Again and again, we see that there is no power like Mother Nature at her worst to highlight what our nation can be at its best.
That may be cold comfort to many of the Texans whose lives are being torn apart by the destructive rains of Hurricane Harvey, but there is a positive reality in the middle of the disaster: extraordinary displays of love, courage, encouragement, kindness and generosity by people from all walks of life. Strangers are helping strangers. Race and ethnicity and income and age and all of our other chasms fade into the background.
Division can seem irrelevant when lives are on the line.
The historic downpours have already dropped as much as 40 inches of rain in and around Houston, and are expected to continue for several days. At least eight people are dead. At least 30,000 in Texas are displaced. Both numbers are likely to rise with the waters, and Louisiana may join Texas in taking a beating.
Resources and people from governmental and nongovernmental agencies are swarming the area to help, including personnel and equipment from the New York City fire and police departments, Red Cross volunteers and National Guard members. It will feel like too little, too late, no matter how well the emergency and recovery are handled, almost by necessity. The cost of constant, complete readiness for apocalyptic storms would be beyond astronomical, the process of such constant preparation impossible.
NYC can relate to disaster
New York City has lived through a natural disaster, response and recovery. We are just two months from the fifth anniversary of Sandy, a superstorm that caused significant losses of both life and property and reshaped parts of our city.
Sandy dropped just a few inches of rain in New York, but high wind, a huge surge at high tide and resulting fires damaged or destroyed structures from the Rockaways to lower Manhattan, took 52 lives statewide and caused billions of dollars in damage. It also brought together neighbors and communities, and forced us to reconsider how we ought to build and live here, and how we ought to prepare for what is coming.

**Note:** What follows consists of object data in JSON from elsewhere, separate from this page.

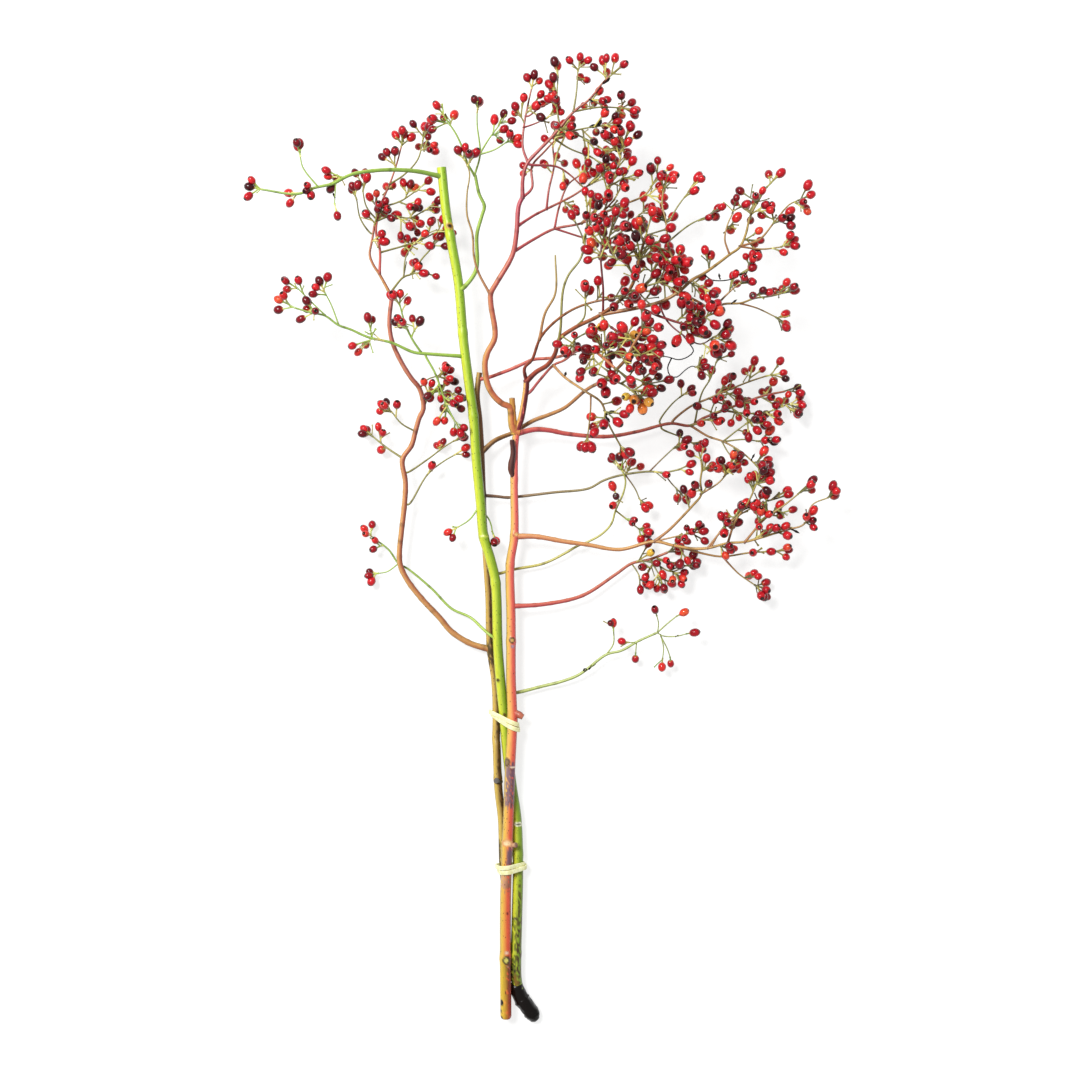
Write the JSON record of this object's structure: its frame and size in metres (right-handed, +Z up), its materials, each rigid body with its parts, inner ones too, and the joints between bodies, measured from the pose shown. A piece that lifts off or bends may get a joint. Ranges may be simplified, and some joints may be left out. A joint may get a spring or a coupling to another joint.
{
  "type": "rose hip sprig bundle",
  "caption": "Tied bundle of three long cut rose canes with many small round red hips on branching twigs, held by two rubber bands and lying flat.",
  "frame": {"origin": "on the surface that the bundle lies on, at the centre of its outline seen from above", "axes": "+Y along the canes, from the cut foot to the tips; +X to the side with most hips; +Z up, away from the surface"},
  "size_m": [0.458, 0.7618, 0.1488],
  "materials": {
    "red_bark": "satin",
    "green_bark": "satin",
    "olive_bark": "satin",
    "band_rubber": "matte"
  },
  "bodies": {
    "root": {"red_cane": "red_bark", "green_cane": "green_bark", "olive_cane": "olive_bark", "upper_band": "band_rubber", "lower_band": "band_rubber"}
  },
  "joints": []
}
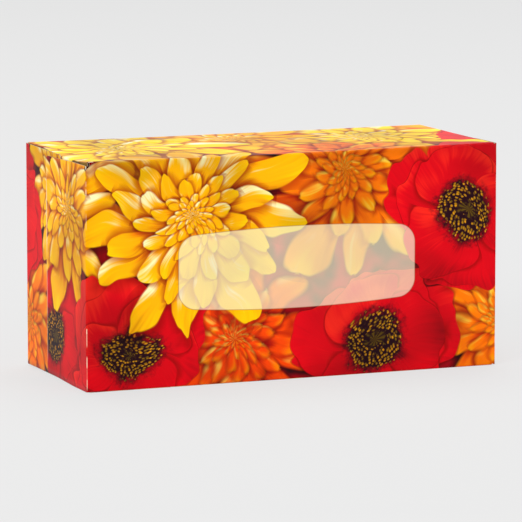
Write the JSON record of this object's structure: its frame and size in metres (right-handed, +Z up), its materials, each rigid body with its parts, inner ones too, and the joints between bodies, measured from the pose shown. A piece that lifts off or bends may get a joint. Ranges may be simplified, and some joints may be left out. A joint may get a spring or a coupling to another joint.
{
  "type": "tissue box",
  "caption": "Sealed, full tissue box: a low folded board carton with glued end flaps, a perforated tear-out in its top and a colourful all-over print.",
  "frame": {"origin": "middle of the underside, on the surface the box stands on", "axes": "+Z up; +X along the length; the front panel faces -Y and the two end closures face -X and +X"},
  "size_m": [0.216, 0.089, 0.1115],
  "materials": {
    "printed_board": "white-lined folding board, printed all over and varnished glossy"
  },
  "bodies": {
    "root": {"tissue_box": "printed_board"}
  },
  "joints": []
}
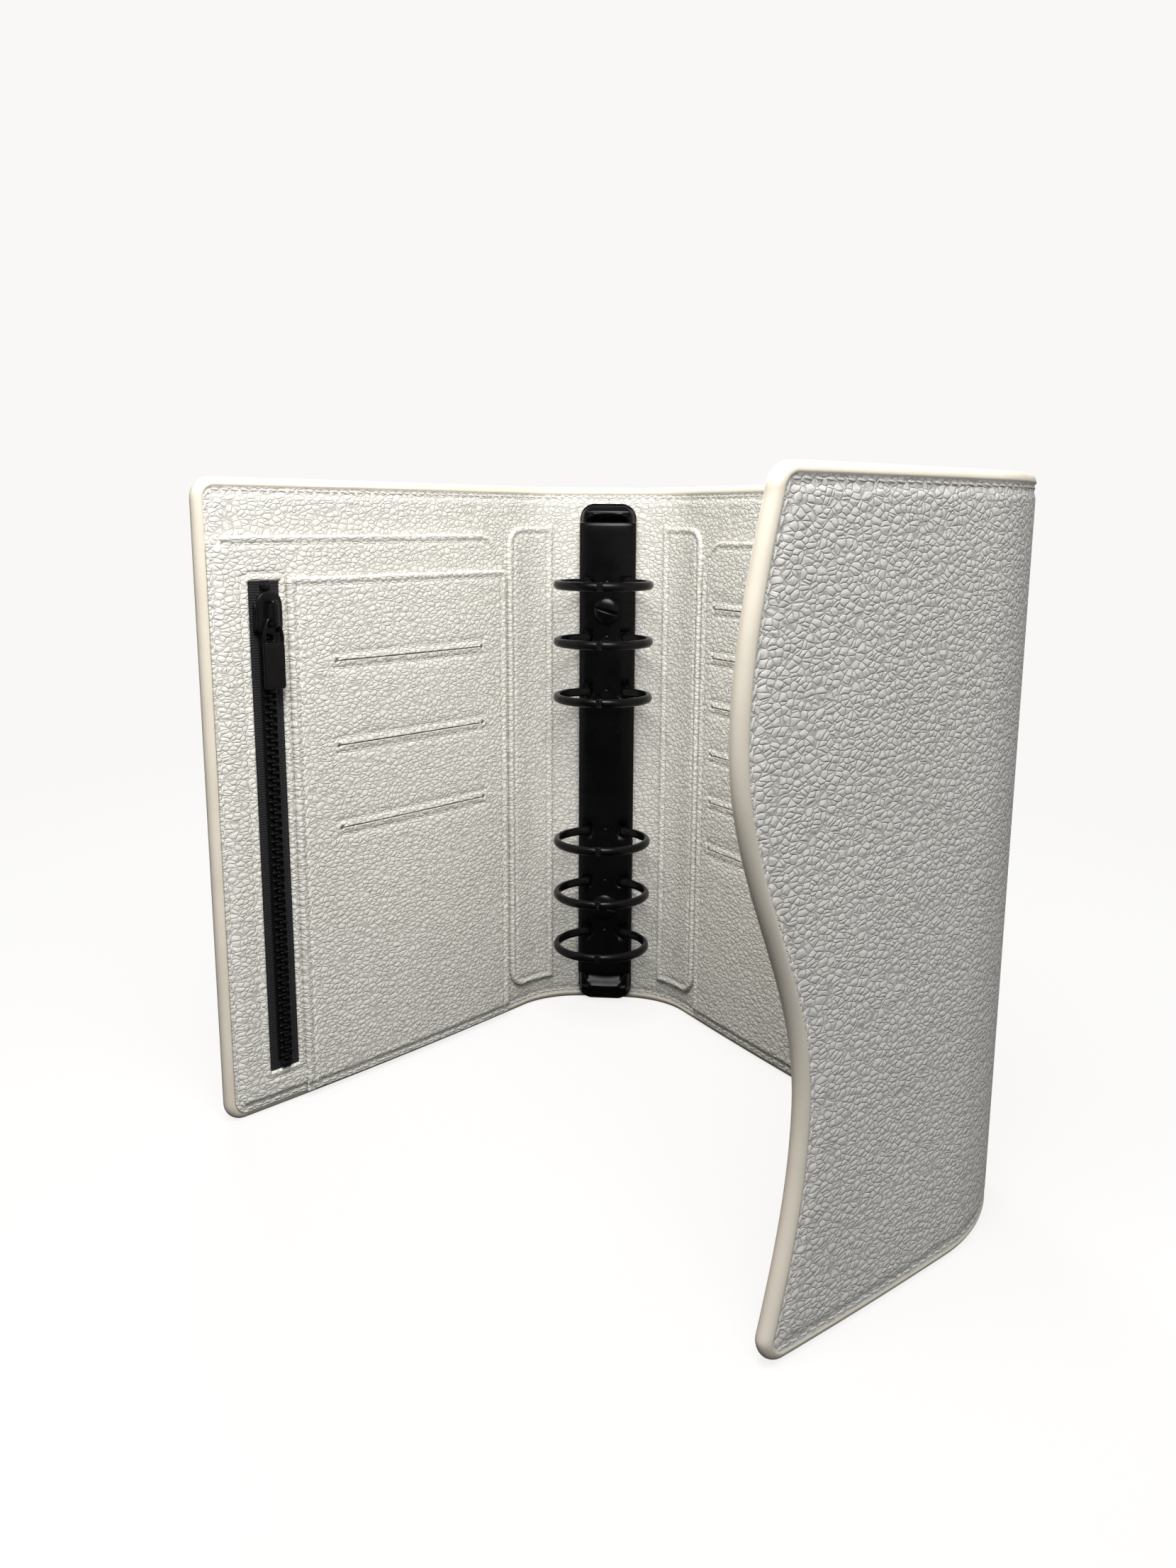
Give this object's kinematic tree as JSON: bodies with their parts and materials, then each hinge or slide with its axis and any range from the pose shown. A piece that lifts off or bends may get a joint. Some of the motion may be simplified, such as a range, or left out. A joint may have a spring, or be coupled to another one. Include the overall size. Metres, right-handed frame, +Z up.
{
  "type": "cash envelope wallet",
  "caption": "Off-white pebbled leather ring-binder wallet standing open, with a six-ring mechanism, a zip pocket, card pockets and a wrap-round flap.",
  "frame": {"origin": "middle of the spine's wall on the lower edge the wallet stands on", "axes": "+X to the back cover's side, +Y from the rings out through the spine, +Z up along the spine"},
  "size_m": [0.2204, 0.2275, 0.189],
  "materials": {
    "leather": "pebbled, satin",
    "lining": "pebbled, satin",
    "edge_paint": "smooth satin",
    "board": "matt",
    "black_metal": "satin black",
    "steel": "plain",
    "zip_tape": "woven"
  },
  "bodies": {
    "spine": {"spine_skin": "leather", "spine_board": "board", "spine_lining": "lining", "spine_edge_bottom": "edge_paint", "spine_edge_top": "edge_paint", "ring_arch": "black_metal", "upper_screw": "black_metal", "lower_screw": "black_metal", "upper_screw_post": "steel", "lower_screw_post": "steel"},
    "front_cover": {"front_cover_skin": "leather", "front_cover_board": "board", "front_cover_lining": "lining", "front_cover_edge": "edge_paint", "front_cover_magnet": "steel", "zip_pocket_panel": "leather", "front_card_panel": "leather", "left_strip": "leather", "zipper_tape_near": "zip_tape", "zipper_tape_far": "zip_tape", "zipper_teeth_near": "black_metal", "zipper_teeth_far": "black_metal", "zipper_stop_bottom": "black_metal", "zipper_stop_top": "black_metal"},
    "back_cover": {"back_cover_skin": "leather", "back_cover_board": "board", "back_cover_lining": "lining", "back_cover_edge_bottom": "edge_paint", "back_cover_edge_top": "edge_paint", "back_card_panel": "leather", "right_strip": "leather"},
    "gusset": {"gusset_skin": "leather", "gusset_board": "board", "gusset_lining": "lining", "gusset_edge_bottom": "edge_paint", "gusset_edge_top": "edge_paint"},
    "flap": {"flap_skin": "leather", "flap_board": "board", "flap_lining": "lining", "flap_edge": "edge_paint", "flap_magnet": "steel"},
    "left_rings": {"left_blade": "steel", "left_half_ring_1": "black_metal", "left_half_ring_2": "black_metal", "left_half_ring_3": "black_metal", "left_half_ring_4": "black_metal", "left_half_ring_5": "black_metal", "left_half_ring_6": "black_metal"},
    "right_rings": {"right_blade": "steel", "right_half_ring_1": "black_metal", "right_half_ring_2": "black_metal", "right_half_ring_3": "black_metal", "right_half_ring_4": "black_metal", "right_half_ring_5": "black_metal", "right_half_ring_6": "black_metal"},
    "upper_lever": {"upper_lever": "black_metal"},
    "lower_lever": {"lower_lever": "black_metal"},
    "slider": {"zipper_slider": "black_metal"},
    "pull": {"zipper_pull": "black_metal"}
  },
  "joints": [
    {"name": "front_cover_hinge", "type": "hinge", "parent": "spine", "child": "front_cover", "pos_m": [-0.02176, -0.00137, 0], "axis": [0, 0, 1], "range_deg": [-56, 35]},
    {"name": "back_cover_hinge", "type": "hinge", "parent": "spine", "child": "back_cover", "pos_m": [0.02176, -0.00137, 0], "axis": [0, 0, -1], "range_deg": [-56, 35]},
    {"name": "gusset_hinge", "type": "hinge", "parent": "back_cover", "child": "gusset", "pos_m": [0.10792, -0.117, 0], "axis": [0, 0, -1], "range_deg": [-45, 40]},
    {"name": "flap_hinge", "type": "hinge", "parent": "gusset", "child": "flap", "pos_m": [0.09425, -0.1725, 0], "axis": [0, 0, -1], "range_deg": [-30, 58]},
    {"name": "right_rings_open", "type": "hinge", "parent": "spine", "child": "right_rings", "pos_m": [0.0087, -0.00365, 0.0924], "axis": [0, 0, -1], "range_deg": [-15, 0]},
    {"name": "left_rings_open", "type": "hinge", "parent": "spine", "child": "left_rings", "pos_m": [-0.0087, -0.00365, 0.0924], "axis": [0, 0, -1], "range_deg": [0, 15]},
    {"name": "upper_lever_press", "type": "hinge", "parent": "spine", "child": "upper_lever", "pos_m": [0, -0.00315, 0.1769], "axis": [1, 0, 0], "range_deg": [-12, 0]},
    {"name": "lower_lever_press", "type": "hinge", "parent": "spine", "child": "lower_lever", "pos_m": [0, -0.00315, 0.0079], "axis": [1, 0, 0], "range_deg": [0, 12]},
    {"name": "zipper_slide", "type": "slide", "parent": "front_cover", "child": "slider", "axis": [0, 0, 1], "range_m": [-0.128, 0]},
    {"name": "pull_swing", "type": "hinge", "parent": "slider", "child": "pull", "pos_m": [-0.08745, -0.10547, 0.14965], "axis": [0.6051, 0.7962, 0], "range_deg": [-165, 0]}
  ],
  "couplings": [
    {"joint": "left_rings_open", "follows": "right_rings_open", "ratio": -1},
    {"joint": "upper_lever_press", "follows": "right_rings_open", "ratio": 0.8},
    {"joint": "lower_lever_press", "follows": "right_rings_open", "ratio": -0.8}
  ]
}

The television coverage of Harvey is compelling and puts the spotlight right where it needs to be: on the needs of the people and the region, and the staggering heroics and kindnesses of those helping.
President Donald Trump addressed the plight of Texas in a news conference Monday, and is due to visit the region Tuesday. “We are one American family,” he said, pledging whatever help is needed from the federal government.
Hurricane raises critical questions
Once the recovery begins in earnest, we need to talk about the increasing danger as climate change leads to higher waters and bigger storms. We need to talk about how dangerous it is to pave an area like Houston so throroughly that it traps water like a huge swimming pool. We need to talk about how we build to mitigate such dangers in all vulnerable areas. And we need to talk about a federal flood insurance program going bankrupt. But for now, we need to help fellow Americans. And we need to do what we can to find a way to love and care for each other day to day as much as we do during a disaster.